Listening Party
The Skull Defekts: Peer Amid
Published: February 2, 2011
The Skull Defekts
Peer Amid
Thrill Jockey
Rejoice: Daniel Higgs is making rock music again. Not with Lungfish, with Sweden’s Skull Defekts, known well enough in the weirdo underground for dark-side drones, noise-rock, and heavy not-quite-metal sludge. If it’s a permanent thing or not is uncertain but Higgs is billed on this Thrill Jockey debut, out just in time for bruise-colored snow and tar-black melt-runoff. Which is fantastic: Higgs and the Skull Defekts are cult-rock peas and carrots.
It’s fascinating watching Higgs slip into different contexts, how easily and naturally it happens for a musical personality that might appear monolithic, or at least not all that pliable. If it’s chanting along to space-alien noise/sound-collage with Twig Harper or his own bellows harmonium drone or delivering rock mantras with Lungfish, it’s a voice that comes out feeling like it’s carving directly into its context like a chisel into stone. Which makes Peer Amid such a strange record: Here he is not being a melodic counterpoint, but so often merely accompaniment, not some huge force-of-nature frontman but an equal member of a band—and on a record that treads damn near to garage rock, a record with full-on riffs and big instrumental breakdowns. That the album sounds so of this moment makes the collaboration feel even more out there.
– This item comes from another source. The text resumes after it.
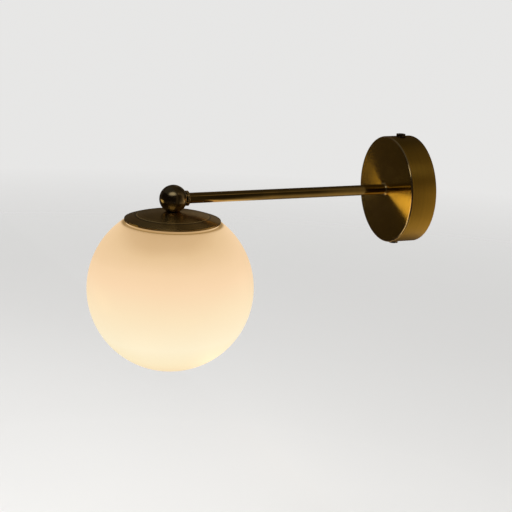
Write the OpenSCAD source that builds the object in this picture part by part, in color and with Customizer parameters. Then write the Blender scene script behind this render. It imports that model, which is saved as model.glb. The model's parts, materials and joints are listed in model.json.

Higgs does get a chance to be his shaman self, however. “Gospel of the Skull” has him singing in that back-of-the-throat chant-song and even straight-up chant—which comes into play a couple of other times too—placing himself more in the music’s in-between spaces than fully within it. Or on the eight-minute “In Majestic Drag,” he’s barely even there, the backup voice to a melting, bubbling psych dirge. It’s the title track where everything comes together perfectly: loose noisy guitar over this low sprint of a drumbeat and electronic texture verging on skronk. It’s an uneasy, delirious race between Higgs’ god-voice, mid-period Sonic Youth noise-rock, and post-noise. There’s life past legacy, and then some.